Although mining had flourished in ancient times, it lost momentum in the 15th century owing to sluggish technological development. However, during the Sengoku period at the end of the 15th century, feudal lords around Japan emphasized trading and industrial development, including mines, in order to stabilize livelihoods and strengthen military power. Moreover, with the advent of the Age of Exploration, Europeans started to visit Japan. The Portuguese, Spanish, Dutch, and British royal houses and their chartered companies profited by trading gold, silver, copper, and other minerals from Japan.

From the 15th to the 17th century, the development of gold and silver mines was energetically pursued in Japan. Indeed, at one point, mines in Japan accounted for one-third of the world’s silver production. This may be the background to Marco Polo’s reference to “Zipangu” as the “Land of Gold.”

Contribution to growth of the Japanese economy

By the beginning of the Tokugawa shogunate in 1600, silver production had lost momentum and copper production was on the rise. In the early 17th century, the development of copper mines was vigorously promoted. Many copper mines were opened including the Ashio Copper Mine (Tochigi Prefecture) as well as those in Hitachi (Ibaraki Prefecture), Nagato (Yamaguchi Prefecture), Suo (Yamaguchi Prefecture), and Buzen (Fukuoka Prefecture and Oita Prefecture), and copper was exported from Japan to the world.

Moreover, copper production sharply increased from around the 1660s in Japan. The discovery of the copper deposit at Besshi occurred in the middle of this “copper rush.”
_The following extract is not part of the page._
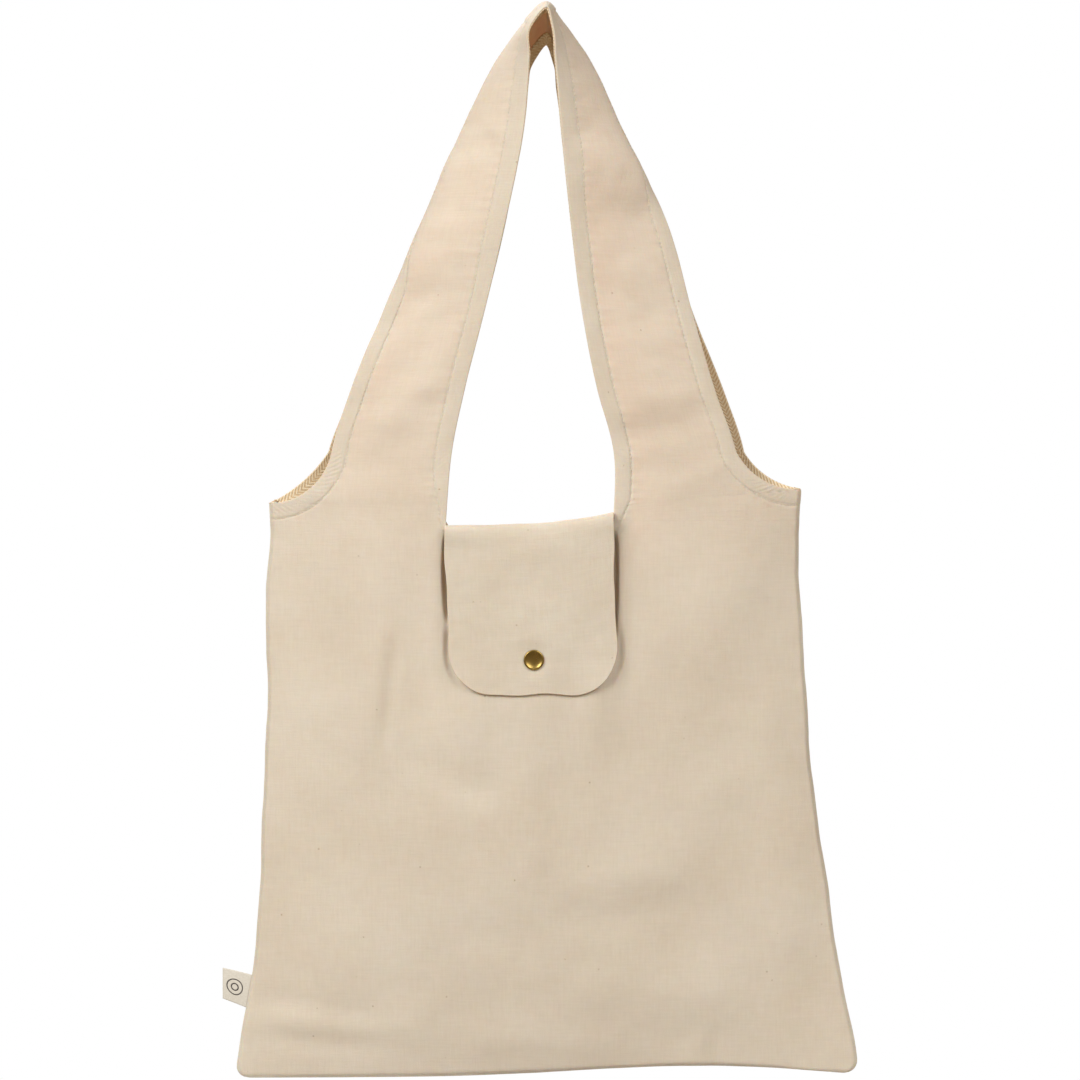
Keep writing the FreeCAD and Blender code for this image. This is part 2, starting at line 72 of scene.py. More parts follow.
def spline(keys, values, at):
    """Smooth interpolation through values at rising keys, with the slopes taken from the neighbours."""
    keys, values = np.asarray(keys, float), np.asarray(values, float)
    flat = values.ndim == 1
    if flat:
        values = values[:, None]
    slopes = np.gradient(values, keys, axis=0)
    at = np.clip(np.asarray(at, float), keys[0], keys[-1])
    i = np.clip(np.searchsorted(keys, at, side="right") - 1, 0, len(keys) - 2)
    h = (keys[i + 1] - keys[i])
    t = ((at - keys[i]) / h)[..., None]
    h = h[..., None]
    a, b, ma, mb = values[i], values[i + 1], slopes[i], slopes[i + 1]
    out = ((2 * t**3 - 3 * t**2 + 1) * a + (t**3 - 2 * t**2 + t) * h * ma
           + (-2 * t**3 + 3 * t**2) * b + (t**3 - t**2) * h * mb)
    return out[..., 0] if flat else out


def ease(x, low=0.0, high=1.0):
    """Rises smoothly from 0 at low to 1 at high."""
    t = np.clip((np.asarray(x, float) - low) / (high - low), 0, 1)
    return t * t * (3 - 2 * t)


def bump_noise(points, size, seed=0.0):
    """Smooth noise from about -1 to 1 at points, with features of about that size in mm."""
    shift = Vector((seed * 17.3, seed * 5.1, seed * 9.7))
    return np.array([noise.noise(Vector(p) / size + shift) for p in points]) * 1.6


def unit(v):
    return v / np.maximum(np.linalg.norm(v, axis=-1, keepdims=True), 1e-12)


def run_length(path):
    """Length along a path at each of its points."""
    return np.concatenate([[0], np.cumsum(np.linalg.norm(np.diff(path, axis=0), axis=1))])


def grid_faces(rows, cols, start=0):
    """Quads between the points of a grid that is stored row by row."""
    r, c = np.meshgrid(np.arange(rows - 1), np.arange(cols - 1), indexing="ij")
    a = (start + r * cols + c).ravel()
    return np.stack([a, a + 1, a + cols + 1, a + cols], 1)


def weld(points, faces):
    """Merges points that coincide. Returns the old point that each new one stands for, and the faces."""
    tolerance = 0.004
    keys = np.round(points / tolerance).astype(np.int64)
    _, first, back = np.unique(keys, axis=0, return_index=True, return_inverse=True)
    faces = back.reshape(-1)[faces]
    good = (faces[:, 0] != faces[:, 1]) | (faces[:, 2] != faces[:, 3])
    return first, faces[good]


def vertex_normals(points, faces):
    a, b, c, d = (points[faces[:, k]] for k in range(4))
    cross = np.cross(c - a, d - b)
    out = np.zeros_like(points)
    for k in range(4):
        np.add.at(out, faces[:, k], cross)
    return unit(out)


def facing(points, faces, way, at=None):
    """Faces turned so that their normals, or the one at a point, go the given way; and the normals."""
    normals = vertex_normals(points, faces)
    seen = normals.mean(0) if at is None else normals[at]
    if seen @ np.array(way, float) < 0:
        return faces[:, ::-1], -normals
    return faces, normals


def rim_edges(faces):
    """Directed edges that only one face uses."""
    edges = np.concatenate([faces[:, [k, (k + 1) % 4]] for k in range(4)])
    edges = edges[edges[:, 0] != edges[:, 1]]
    keys = np.sort(edges, 1)
    _, index, count = np.unique(keys, axis=0, return_index=True, return_counts=True)
    return edges[index[count == 1]]


def make_object(name, points, faces, uv):
    """A mesh from points in mm. Faces are quads; where two corners coincide, they become triangles."""
    mesh = bpy.data.meshes.new(name)
    polygons = []
    for face in np.asarray(faces).tolist():
        corners = [v for k, v in enumerate(face) if v != face[k - 1]]
        if len(corners) > 2:
            polygons.append(corners)
    mesh.from_pydata((np.asarray(points) * MM).tolist(), [], polygons)
    mesh.validate()
    layer = mesh.uv_layers.new(name="cloth")
    loops = np.zeros(len(mesh.loops), np.int64)
    mesh.loops.foreach_get("vertex_index", loops)
    layer.data.foreach_set("uv", (np.asarray(uv)[loops] * MM).astype(np.float32).ravel())
    mesh.polygons.foreach_set("use_smooth", [True] * len(mesh.polygons))
    mesh.update()
    obj = bpy.data.objects.new(name, mesh)
    bpy.context.scene.collection.objects.link(obj)
    return obj


def thicken(name, outer, faces, thick, uv, normals, bulge=0.25):
    """A closed layer of cloth under the outer face, with a slightly rounded rim."""
    thick = np.broadcast_to(thick, (len(outer),))[:, None]
    inner = outer - normals * thick
    count = len(outer)
    edges = rim_edges(faces)
    rim = np.unique(edges)
    place = np.full(count, -1)
    place[rim] = np.arange(len(rim)) + 2 * count
    along = np.zeros_like(outer)
    np.add.at(along, edges[:, 0], outer[edges[:, 1]] - outer[edges[:, 0]])
    np.add.at(along, edges[:, 1], outer[edges[:, 1]] - outer[edges[:, 0]])
    out = unit(np.cross(along[rim], normals[rim]))
    middle = (outer[rim] + inner[rim]) / 2 + out * np.minimum(bulge, thick[rim] * 0.4)
    points = np.concatenate([outer, inner, middle])
    a, b = edges[:, 0], edges[:, 1]
    sides = np.concatenate([np.stack([b, a, place[a], place[b]], 1),
                            np.stack([place[b], place[a], a + count, b + count], 1)])
    under = faces[:, ::-1] + count
    uv = np.concatenate([uv, uv, uv[rim]])
    obj = make_object(name, points, np.concatenate([faces, under, sides]), uv)
    obj["first_inner_face"] = len(faces)
    obj["last_inner_face"] = 2 * len(faces)
    return obj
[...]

Sumitomo began managing a mine in northeastern Honshu in the 1660s, opened the Yoshioka Copper Mine (Okayama Prefecture) in 1680 and, on the other side of the Seto Inland Sea, the Besshi Copper Mines in 1691, promoting development at a fast pace. Annual copper production of the Besshi Copper Mines had reached 1,500 tons within seven years from the opening, accounting for a quarter of Japan’s copper production. The contribution of the Besshi Copper Mines to the Japanese economy was undoubtedly significant.